Operational technique matters as much as equipment specification: slow overlapping strokes, pre-treatment vacuuming, exterior decontamination before equipment removal, and sealed bag disposal are all part of compliant mold remediation practice.
Common questions about HEPA vacuums, seal integrity, and compliant mold remediation equipment selection.
A true HEPA vacuum uses a filter certified to capture at least 99.97 percent of particles at 0.3 microns. For mold remediation, contractors should confirm that the filter meets this standard and request documentation rather than relying on terms such as HEPA-type or HEPA-style.
Filter certification alone is not enough if contaminated air can bypass the filter through gaps in the housing, gaskets, hose connections, or motor compartment. Whole-system seal integrity is what allows certified HEPA filtration to perform as intended in the field.
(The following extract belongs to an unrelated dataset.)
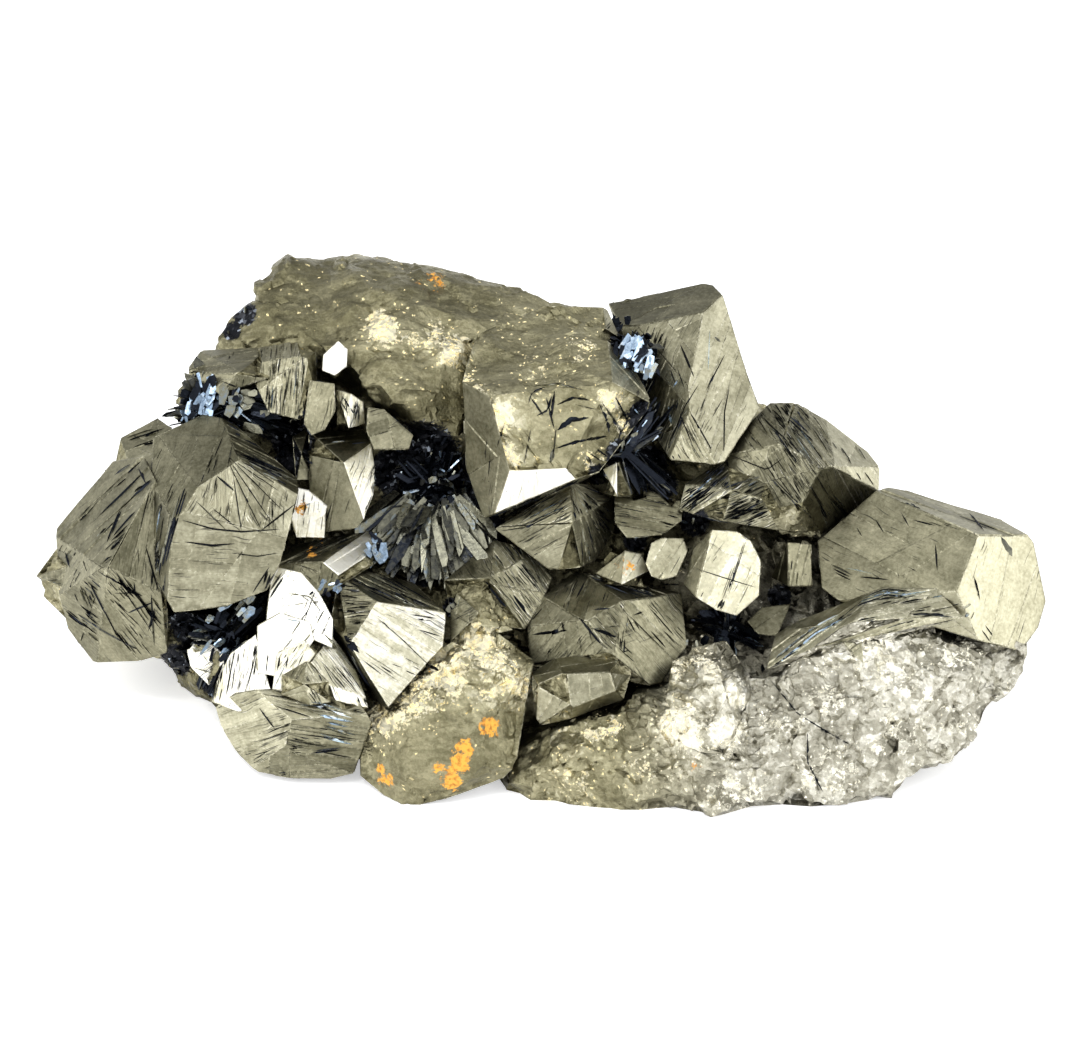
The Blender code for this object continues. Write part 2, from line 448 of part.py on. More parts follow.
def massive_pyrite(collection):
    """All the broken pyrite in one mesh: the blocks are fused on a grid, then made lumpy and chipped."""
    blocks = [[seen(*corner) for corner in corners] for corners in MASSIVE_FRONT.values()]
    blocks += [[plain(*corner) for corner in corners] for corners in MASSIVE_BACK.values()]
    together = bmesh.new()
    for points in blocks:
        hull = hull_of(points)
        piece = mesh_from(hull, "massive_block")
        together.from_mesh(piece)
        bpy.data.meshes.remove(piece)
    item = new_object("massive_pyrite", mesh_from(together, "massive_pyrite"), collection)
    grid = item.modifiers.new("Fused on a grid", "REMESH")
    grid.mode = "VOXEL"
    grid.voxel_size = GRAIN * MM
    mesh = evaluated_mesh(item)
    for vertex in mesh.vertices:
        lump = noise.noise_vector(vertex.co / (LUMP_SIZE * MM)) * LUMP_HEIGHT
        chip = noise.noise_vector(vertex.co / (CHIP_SIZE * MM)) * CHIP_HEIGHT
        vertex.co += (lump + chip) * MM
    bpy.data.objects.remove(item)
    facets = bmesh.new()
    facets.from_mesh(mesh)
    bmesh.ops.triangulate(facets, faces=list(facets.faces))
    facets.to_mesh(mesh)
    facets.free()
    return new_object("massive_pyrite", mesh, collection)


def evaluated_mesh(item):
    """The object's mesh with its modifiers applied."""
    bpy.context.view_layer.update()
    graph = bpy.context.evaluated_depsgraph_get()
    return bpy.data.meshes.new_from_object(item.evaluated_get(graph))


def without_crumbs(mesh):
    """The same mesh with only its largest shell: crumbs that the pockets cut off and closed hollows go."""
    whole = bmesh.new()
    whole.from_mesh(mesh)
    left = set(whole.verts)
    shells = []
    while left:
        shell = set()
        edge_of_search = [left.pop()]
        while edge_of_search:
            vertex = edge_of_search.pop()
            shell.add(vertex)
            for edge in vertex.link_edges:
                other = edge.other_vert(vertex)
                if other in left:
                    left.remove(other)
                    edge_of_search.append(other)
        shells.append(shell)
    largest = max(shells, key=len)
    crumbs = [vertex for vertex in whole.verts if vertex not in largest]
    bmesh.ops.delete(whole, geom=crumbs, context="VERTS")
    whole.to_mesh(mesh)
    whole.free()
    return mesh


def blade_frame(turn, lean, roll):
    """The blade's own axes in the world: X along it, Y across it, Z through its thickness."""
    to_world = Matrix.Rotation(math.pi / 2 - VIEW_ELEVATION, 3, "X")
    in_view = Matrix.Rotation(math.radians(turn), 3, "Z") @ Matrix.Rotation(math.radians(-lean), 3, "Y")
    return to_world @ in_view @ Matrix.Rotation(math.radians(roll), 3, "X")


def hematite_nest(name, middle, knot, blades, extra, collection):
    """Blades that grow out of one knot. Extra is added all round, for the pocket that the nest sits in."""
    centre = seen(*middle)
    block = bmesh.new()
    bmesh.ops.create_icosphere(block, subdivisions=1, radius=(knot + extra) * MM, matrix=Matrix.Translation(centre))
    item = new_object(name, mesh_from(block, name), collection)
    for number, (length, width, turn, lean, roll) in enumerate(blades):
        blade = bmesh.new()
        bmesh.ops.create_cube(blade, size=1.0)
        back = 0.35 * knot
        size = Vector((length + back + 2 * extra, width + 2 * extra, BLADE_THICKNESS + 2 * extra)) * MM
        for vertex in blade.verts:
            taper = 0.55 if vertex.co.x > 0 else 1.0
            vertex.co = Vector((vertex.co.x * size.x, vertex.co.y * size.y * taper, vertex.co.z * size.z))
            vertex.co.x += (length - back) / 2 * MM
        frame = blade_frame(turn, lean, roll)
        for vertex in blade.verts:
            vertex.co = centre + frame @ vertex.co
        cutter = new_object(f"{name}_blade_{number}", mesh_from(blade, name), collection)
        join = item.modifiers.new(f"Blade {number}", "BOOLEAN")
        join.operation = "UNION"
        join.object = cutter
    mesh = evaluated_mesh(item)
    return mesh


def principled(name, colour, roughness):
    """A metallic material of that colour."""
    made = bpy.data.materials.new(name)
    made.use_nodes = True
    shader = made.node_tree.nodes["Principled BSDF"]
    shader.inputs["Base Color"].default_value = colour
    shader.inputs["Metallic"].default_value = 1.0
    shader.inputs["Roughness"].default_value = roughness
    return made


def build():
    clear_scene()
    specimen = bpy.data.collections.new("pyrite_and_hematite_specimen")
    helpers = bpy.data.collections.new("helpers")
    for collection in (specimen, helpers):
        bpy.context.scene.collection.children.link(collection)

    mass = massive_pyrite(helpers)
    grown = bpy.data.collections.new("grown_crystals")
    helpers.children.link(grown)
    for name, corners in CRYSTALS.items():
        flat_faced_crystal(name, corners, grown)
    for name, shape in SINGLE_FACED_CRYSTALS.items():
        flat_faced_crystal(name, single_faced_corners(*shape), grown)
    for name, (middle, half_width, turn) in BACK_CRYSTALS.items():
        pyritohedral_crystal(name, middle, half_width, turn, grown)

    nests = bpy.data.collections.new("nest_helpers")
    pockets = bpy.data.collections.new("pockets")
    helpers.children.link(nests)
    helpers.children.link(pockets)
    hematite = principled("hematite", HEMATITE_COLOUR, 0.3)
    for name, (middle, knot, blades) in NESTS.items():
        mesh = hematite_nest(name + "_maker", middle, knot, blades, 0.0, nests)
        nest = new_object(name, mesh, specimen)
        mesh.materials.clear()
        mesh.materials.append(hematite)
        pocket = hematite_nest(name + "_pocket_maker", middle, knot, blades, GAP, nests)
        new_object(name + "_pocket", pocket, pockets)
        nest.data.name = name

    under = bmesh.new()
    bmesh.ops.create_cube(under, size=1.0)
    room = new_object("below_the_rest_plane", mesh_from(under, "below"), helpers)
    room.scale = (0.3, 0.3, 0.1)
    room.location = (0.0, 0.0, -0.05)

    for crystal in grown.objects:
        join = mass.modifiers.new(crystal.name, "BOOLEAN")
        join.operation = "UNION"
        join.object = crystal
    level = mass.modifiers.new("Rest plane", "BOOLEAN")
    level.operation = "DIFFERENCE"
    level.object = room
    hollow = mass.modifiers.new("Pockets", "BOOLEAN")
    hollow.operation = "DIFFERENCE"
    hollow.operand_type = "COLLECTION"
    hollow.collection = pockets
    pyrite = new_object("pyrite", without_crumbs(evaluated_mesh(mass)), specimen)
    pyrite.data.materials.clear()
    pyrite.data.materials.append(principled("pyrite", PYRITE_COLOUR, 0.32))

    for item in list(helpers.all_objects):
        item.hide_render = True
        item.display_type = "WIRE"


build()
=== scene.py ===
"""The looks of the pyrite and hematite specimen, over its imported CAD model.

Places on the good side are given as they are read off the photograph: millimetres to the right and up in
the picture, and towards the viewer. The pyrite keeps the CAD's crystal faces; each is split into growth
cells, with hematite blades in it. The broken pyrite between them is cut finer and chipped, and coated with
hematite in the gaps.
"""

import math
import random

import bmesh
import bpy
import numpy
from mathutils import Matrix, Vector, noise
from mathutils.bvhtree import BVHTree


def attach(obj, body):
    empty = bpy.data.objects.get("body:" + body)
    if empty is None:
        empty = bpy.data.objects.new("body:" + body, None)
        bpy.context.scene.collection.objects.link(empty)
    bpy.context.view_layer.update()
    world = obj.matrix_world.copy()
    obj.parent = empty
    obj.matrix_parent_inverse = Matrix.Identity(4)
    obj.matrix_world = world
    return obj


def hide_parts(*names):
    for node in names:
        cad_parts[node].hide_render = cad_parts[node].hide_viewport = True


MM = 0.001

# The photograph: its size, what a pixel spans, the pixel that millimetres are counted from, its viewing
# angle, how high the point at that pixel is, in millimetres, and how far off the camera is, in metres.
PHOTO_WIDTH, PHOTO_HEIGHT = 1070, 1055
PIXEL = 0.11
ZERO_PIXEL = (540, 540)
VIEW_ELEVATION = math.radians(35.0)
MIDDLE_HEIGHT = 20.0
CAMERA_DISTANCE = 2.4

# CAD faces smaller than this, in square millimetres, are facets of the broken pyrite, unless they are
# listed.
SMALLEST_CRYSTAL_FACE = 11.0

# Two points or planes of the CAD that are nearer than this are the same one.
SAME_POINT = 0.001
SAME_PLANE = math.radians(0.4)

# Triangles whose normals agree this well, in planes that are this near, belong to one crystal face.
SAME_NORMAL, SAME_LEVEL = 0.99997, 0.02

# The underside's normal has a Z below the first, and its plane is this near the ground. Faces turned to the
# viewer by more than the last show.
DOWNWARD, UNDERSIDE_LEVEL, SHOWN = -0.99, 0.05, -0.1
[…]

Multi-stage filtration protects the primary HEPA filter by capturing larger and intermediate debris before air reaches the final filtration stage. In active mold remediation, this helps extend HEPA filter life, reduce maintenance interruptions, and support more consistent performance over the full job.
The INFILTRATOR® filter bag serves as an enclosed intermediate filtration stage between the outer cloth pre-filter and the primary HEPA filter. It captures mid-range particulate, helps reduce loading on the HEPA filter, and keeps debris contained during removal and disposal.
Dry HEPA vacuums are appropriate for fine particulate capture, post-remediation verification cleaning, and dry mold spore containment. Wet/dry HEPA vacuums are a better fit when the job also involves standing water, saturated materials, cleaning solutions, or other liquid recovery needs.
OSHA and the EPA both reference HEPA-filtered vacuums in guidance related to hazardous particulate cleanup and regulated remediation practices. Contractors working in compliance-sensitive environments should select equipment that aligns with these requirements and maintain supporting documentation for the job.